In the end, I am asking, what about my art needs improve for it to seem professionally viable to get a job as a commercial game concept artist or cartoon illustrator. 


The Beginning of my Daily Exercises


This exercise I think is the only on that is not self explanatory by looking at it. Basically what you are trying to do is to memorized the way you draw the first shape. Hide that shape, then try your best to replicate its shape and location. I also added the stipulation that the shapes should not have any unconfident wiggly lines.
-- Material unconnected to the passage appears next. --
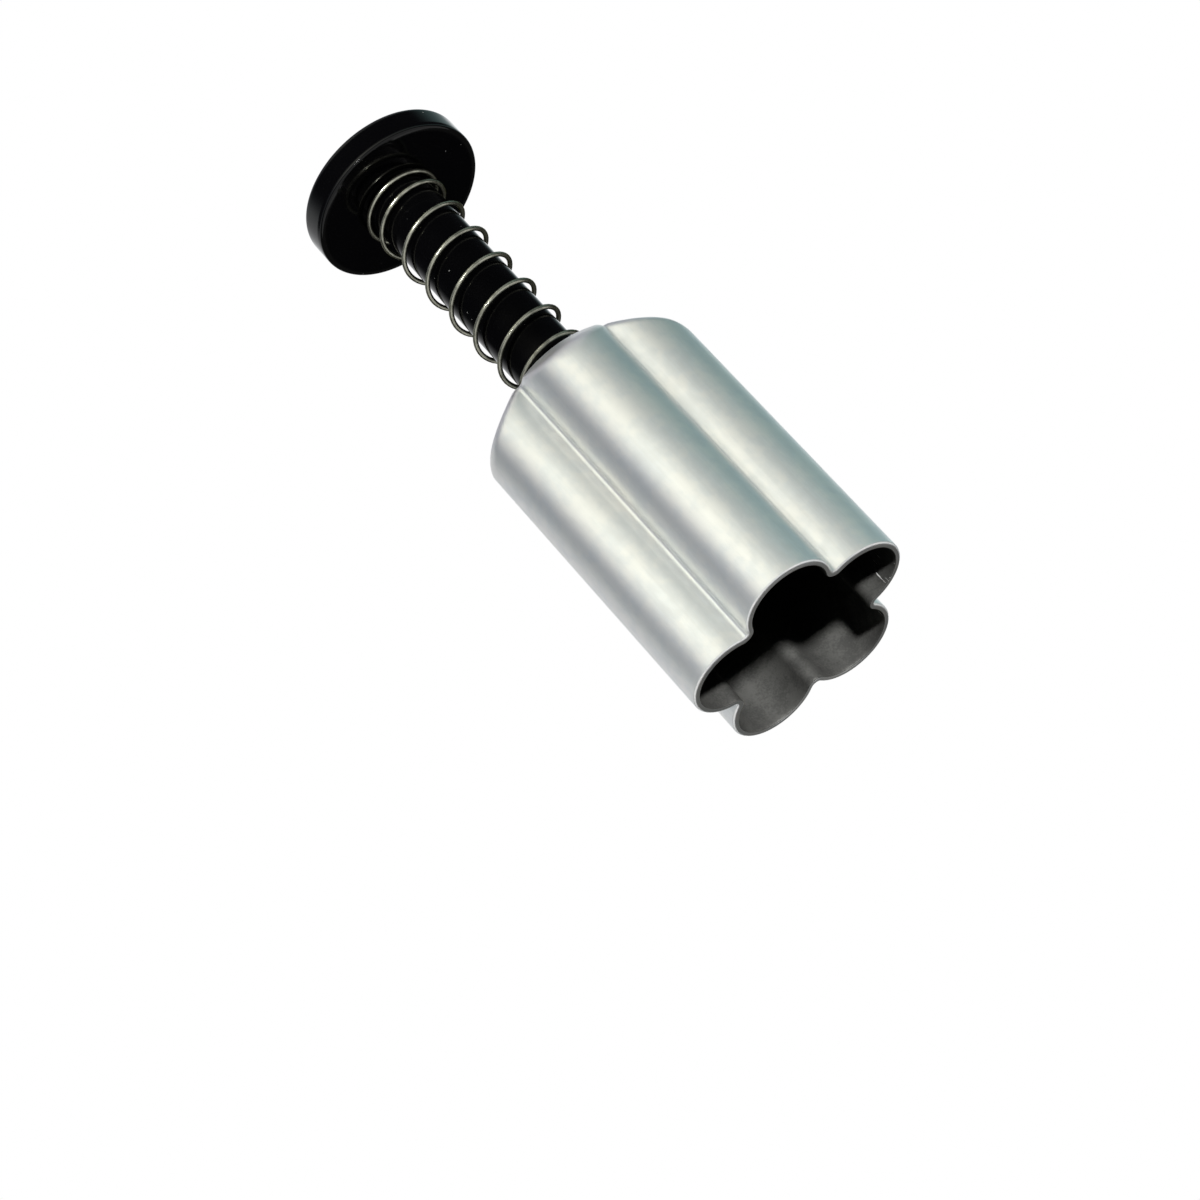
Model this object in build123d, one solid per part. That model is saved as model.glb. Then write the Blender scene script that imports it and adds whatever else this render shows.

This is the link to the page which gave me the grounds of this exercise: http://www.petermcclory.com/drawings/artist-tips/shape-drawing-exercises/






After doing these exercises for a while now. I have learned that I can spell exercise consistently. I have also learned that it is very difficult for me to draw a straight consistent line, even more so when pen pressure is added. I find the value exercises reveal to me how much of a value range that my drawings/paintings should strive to have. And the shape exercises show me how hard it is for me to consistently retain the visual placement of a shape in space from my mind's eye to the canvas. 

My plan is to continue with these exercises into the coming semester. By these exercises I mean I plan on doing the shape, line, value, and one that tries to culminate the other three and include another important art principle such as space, composition, perspective, etc. 

Any feedback is welcome. Does this sound like a good plan to you? Is there something that I seem to be overlooking, or misinterpreting? 



So this is the result of taking 6 of those blind contour drawings and developing them into drawings. 


I found a new exercise that I thought gave a pretty good variety of  techniques to practice on line and line weight. 











Flicker or Hope animatic

This is the initial animatic for my idea of what Flicker of Hope would play like and look like. It will likely be change into an animatic for a web comic or something like that.